Landfills swell with cheap discarded products that fail early and cannot be repaired. Products are made psychologically obsolete long before they actually wear out. A generation is growing up without knowing what quality goods are. Friendship, family ties and personal autonomy are only promoted as a vehicle for gift giving and the rationale for the selection of communication services and personal acquisition. Everything becomes mediated through the spending of money on goods and services.
It is an often stated catechism that the economy would improve if people just bought more things, bought more cars and spent more money. Financial resources better spent on Social Capital such as education, nutrition, housing etc. are spent on products of dubious value and little social return. In addition, the purchaser is robbed by the high price of new things, the cost of the credit to buy them, and the less obvious expenses such as, in the case of automobiles, increased registration, insurance, repair and maintenance costs.
We shouldn’t allow this or anything like this happens. Things may be starting to turn around in our favour. But it takes work and time and attention to details and a willingness to try new things for our own and our the next generation’s benefit. There are serious changes ahead. We can control some of these for our benefit or we can just react to them after they have happened.
Simply stated, there’s a lot of money being made and a lot of power being gathered by the people that promote consumerism. You pay for it in gradually limited economic mobility, pollution, threats to your health and a declining standard of living, as measured by the things that really matter.
In addition to the everyday things that you can do, there are concepts that need to be discussed and not just in a trite way. The mantra “Reduce, Reuse and Recycle” is pregnant with meaning, and reflects worthwhile goals, but it hardly contains solutions to the real integral problems of the world.
Vedic Observer ∞
Malls have replaced parks, temples and community gatherings for many who no longer even take the trouble to meet their neighbours or care to know their names. People move frequently as though neighbourhoods and cities were products to be tried out like brands of deodorant. Consumerism sets each person against themselves in an endless quest for the attainment of material things or the imaginary world conjured up and made possible by things yet to be purchased.

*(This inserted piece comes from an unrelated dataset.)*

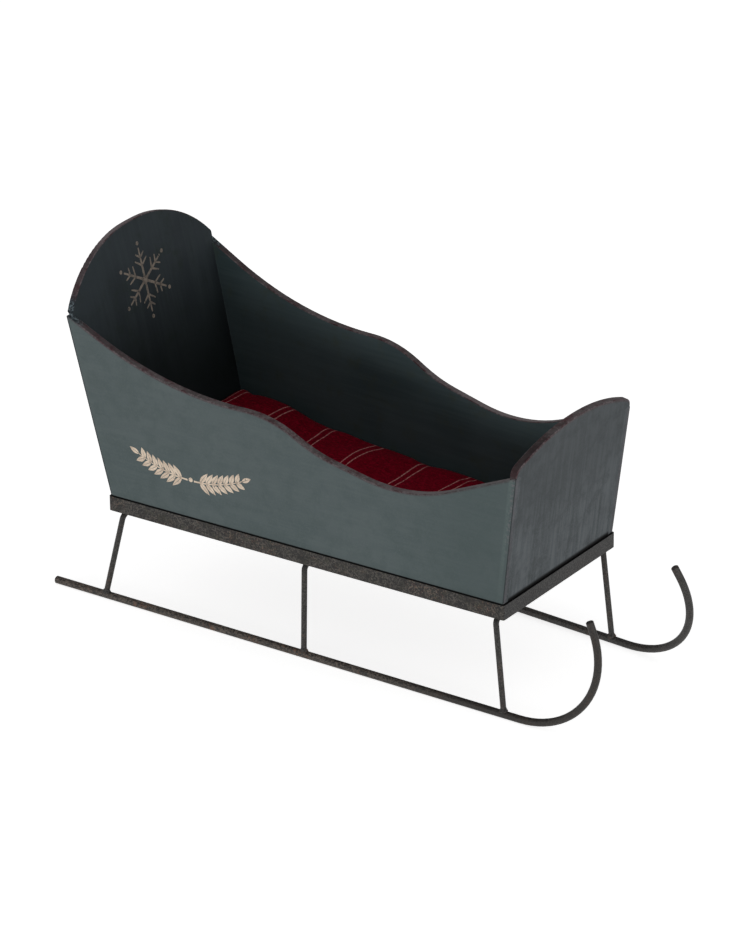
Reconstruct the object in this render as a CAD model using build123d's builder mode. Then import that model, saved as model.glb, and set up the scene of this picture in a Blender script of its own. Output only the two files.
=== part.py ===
from build123d import *
from math import asin, atan, cos, degrees, hypot, radians, sin
import os

# A doll's sleigh: an open box of painted boards standing in a tray of thin angle iron,
# carried by three wire hoops that are welded to two round-rod runners.
# Millimetres. +X is the way it travels, +Y its left side, +Z up. The runners rest on z = 0,
# and the origin is under the middle of the whole length.

# ---- tray of angle iron
tray_rear_x = -130.9
tray_front_x = 109.1
tray_half_rear = 59.6
tray_half_front = 50.4
tray_bottom_z = 53.3
tray_height = 8.1
iron_thickness = 0.9
flange_width = 7.0
rim_corner_radius = 1.2

# ---- boards of the box; a side board's front end is flush with the foot panel, and its rear end
# stands back from the head panel's face by rear_step, and by rear_slope more for each
# millimetre above the tray
board = 4.0
rear_step = 0.1
rear_slope = 0.012
floor_thickness = 4.0
fit_gap = 0.1
side_flare = 0.029
head_lean = 0.244
foot_lean = 0.125
worn_edge = 0.6

# ---- arched tops of the end panels: a crown arc, and an arc on each side that meets it smoothly.
# The head's arch was sawn a little to the left of the middle
arches = {
    # name: (top z, crown radius, half the crown's width, side radius, shoulder radius, crown's y,
    # set in at the right, set in at the left)
    "head_panel": (188.0, 168.0, 6.6, 70.5, 2.0, 1.0, 1.2, 2.6),
    "foot_panel": (148.6, 125.0, 25.0, 125.0, 5.0, 0.0, 0.1, 0.1),
}

# ---- top edge of a side board: corners x, z and the radius that rounds each
side_top_corners = (
    # x, z, radius
    (-93.1, 129.8, 182.0),
    (-29.3, 131.5, 58.4),
    (-1.8, 117.1, 73.6),
    (52.7, 105.5, 84.1),
)
side_top_rear = (-160.0, 163.1)
side_top_front = (135.0, 141.9)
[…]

Indian ethos has always stood for simple living and high thinking. Lord Krishna recommends in BG 4.22 how one should not endeavour more than required rather focus his endeavours in the side in the pursuit of the self. So does Isoupanishad which reiterates the need for being contended. There are numerous examples of extravagance in Puranas but all of them have a strong undercurrent of renunciation. Take for example the story of Saubhari Muni who created an opulent city filled with human pleasurables and yet he renounced it once and for all. Sage Vasishta could create an opulent palace filled with heavenly pleasures by the dint of his spiritual prowess but he himself lived in his hermitage.
The world will have sustainable and balanced progress only if we recognize that it is not an object of exploitation rather a wonderful boon bestowed by the creator in our care. Then sense will prevail. To conclude in the words of Mahatma Gandhi “Earth provides enough to satisfy every man’s need, but not every man’s greed”.
References ∞
# Startling facts of Consumerism
#Global Issue of Consumerism
– LNDASA
Divorce rates and broken marriages have increased because people have “alternative choices”. Consumerism in relationships have made people immature emotionally , handicapped in qualities like patience, forgiveness and accommodation resulting in “quick” and even multiple replacement of life partners. Consumerism is also making people of East blind to their own glorious past of wisdom and values.
As one bumper sticker in the US said, “Our life’s just 4 things – Work, Buy, Consume and Die!” Is that all what this valuable human life is meant for?